As I've vaguely mentioned here before, my husband and I are planning on making our way to the States in the next several months – me at the end of the year to get us settled in North Carolina, him to follow a few months later.

We'll still be ourselves in every way, but we won't be able to say that we're both expats. We'll basically be just like you. (Unless you're a cool person, in which case we will no longer be like you.)

The thing is I'm not worried that I won't be interesting – I'll have the same thoughts, feelings, and insecurities (I think they're called quirks these days) but it's more about the places that I'm associated with. If I'm honest, until about a year ago I wouldn't have been able to deal with not living in a big international city. It was something that I always wanted to do and so I did it, and did it in two different countries.

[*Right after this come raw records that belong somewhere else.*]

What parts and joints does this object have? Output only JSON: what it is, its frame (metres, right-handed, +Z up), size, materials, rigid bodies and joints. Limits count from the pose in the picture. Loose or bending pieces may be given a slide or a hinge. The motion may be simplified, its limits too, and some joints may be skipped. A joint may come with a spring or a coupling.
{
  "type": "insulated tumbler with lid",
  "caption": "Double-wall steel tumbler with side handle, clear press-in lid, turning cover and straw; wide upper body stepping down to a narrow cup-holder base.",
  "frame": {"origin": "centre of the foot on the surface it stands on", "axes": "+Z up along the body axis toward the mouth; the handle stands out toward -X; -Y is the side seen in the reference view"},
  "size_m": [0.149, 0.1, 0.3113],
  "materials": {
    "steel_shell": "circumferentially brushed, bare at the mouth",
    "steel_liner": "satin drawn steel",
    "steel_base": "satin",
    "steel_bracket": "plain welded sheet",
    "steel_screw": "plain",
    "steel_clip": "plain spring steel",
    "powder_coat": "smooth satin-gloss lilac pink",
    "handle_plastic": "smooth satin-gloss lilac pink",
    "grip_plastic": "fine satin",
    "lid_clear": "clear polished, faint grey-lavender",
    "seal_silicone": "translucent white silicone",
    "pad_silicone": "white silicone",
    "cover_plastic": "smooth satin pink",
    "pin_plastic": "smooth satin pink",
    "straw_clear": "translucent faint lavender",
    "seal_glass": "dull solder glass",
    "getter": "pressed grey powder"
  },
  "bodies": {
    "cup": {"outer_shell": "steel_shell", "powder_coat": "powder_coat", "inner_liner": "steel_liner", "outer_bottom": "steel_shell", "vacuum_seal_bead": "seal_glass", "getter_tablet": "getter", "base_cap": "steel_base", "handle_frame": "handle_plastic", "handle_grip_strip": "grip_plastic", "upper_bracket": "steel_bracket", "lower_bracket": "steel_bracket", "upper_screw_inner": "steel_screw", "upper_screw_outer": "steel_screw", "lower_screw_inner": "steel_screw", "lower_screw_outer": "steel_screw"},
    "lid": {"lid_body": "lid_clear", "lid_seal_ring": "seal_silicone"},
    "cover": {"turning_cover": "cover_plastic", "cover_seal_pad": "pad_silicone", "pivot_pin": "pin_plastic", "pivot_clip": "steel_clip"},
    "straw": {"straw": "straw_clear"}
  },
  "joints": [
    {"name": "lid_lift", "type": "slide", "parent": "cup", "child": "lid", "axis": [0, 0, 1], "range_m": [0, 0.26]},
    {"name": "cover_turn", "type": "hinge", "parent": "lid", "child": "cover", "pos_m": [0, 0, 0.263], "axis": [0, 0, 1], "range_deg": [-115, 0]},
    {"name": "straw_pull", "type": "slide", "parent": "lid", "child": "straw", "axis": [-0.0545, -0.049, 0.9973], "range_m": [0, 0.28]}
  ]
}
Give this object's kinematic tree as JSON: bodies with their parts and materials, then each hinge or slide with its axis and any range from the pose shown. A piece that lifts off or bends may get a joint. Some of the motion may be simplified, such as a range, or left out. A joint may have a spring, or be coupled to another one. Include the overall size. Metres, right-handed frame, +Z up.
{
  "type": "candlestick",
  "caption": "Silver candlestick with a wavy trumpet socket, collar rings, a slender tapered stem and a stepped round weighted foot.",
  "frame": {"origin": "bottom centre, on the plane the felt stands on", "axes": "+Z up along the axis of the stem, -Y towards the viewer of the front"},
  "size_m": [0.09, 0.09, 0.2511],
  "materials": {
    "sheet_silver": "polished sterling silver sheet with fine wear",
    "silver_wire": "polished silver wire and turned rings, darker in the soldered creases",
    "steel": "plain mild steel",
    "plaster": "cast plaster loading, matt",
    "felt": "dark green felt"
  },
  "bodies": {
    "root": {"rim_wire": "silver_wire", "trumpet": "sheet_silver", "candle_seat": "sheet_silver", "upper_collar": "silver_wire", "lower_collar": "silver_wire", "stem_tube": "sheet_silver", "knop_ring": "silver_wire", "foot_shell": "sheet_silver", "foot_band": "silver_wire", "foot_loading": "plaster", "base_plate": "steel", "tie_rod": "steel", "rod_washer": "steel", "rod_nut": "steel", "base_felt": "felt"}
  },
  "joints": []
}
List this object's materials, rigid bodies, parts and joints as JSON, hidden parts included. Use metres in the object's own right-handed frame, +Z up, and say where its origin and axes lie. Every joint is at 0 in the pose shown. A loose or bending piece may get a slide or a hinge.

Somewhere along the way it became a part of who I was.

"Welp, back to New York," the broke girl said as she boarded the plane. "I'm just so busy up there, it's so cool and interesting."

One thing I will miss is that feeling of telling someone where you live and getting that instant, Instagram-esque boost to the ego. People are always impressed or at least interested, and quite frankly it makes you feel like a badass.

But I got over all of that this year because my husband and I realized the things that we really want (house, space, dog, affordable life, also Target) just don't exist in big, fat, sparkly cities – at least not for us. And that far outweighs any cool points I get from telling a stranger where I live. It plays no part in my actual, real happiness.

But that ego boost, is something that I'll miss, and I think a lot of city folk and expats know the feeling I'm talking about. Not being different anymore, and not being immediately impressive to the cashier at the drugstore.

But you know what? Who cares. I'll still be me, Derrick will still be Derrick, and we'll be much happier in a lot of ways. And guess what: That's much cooler than anything else.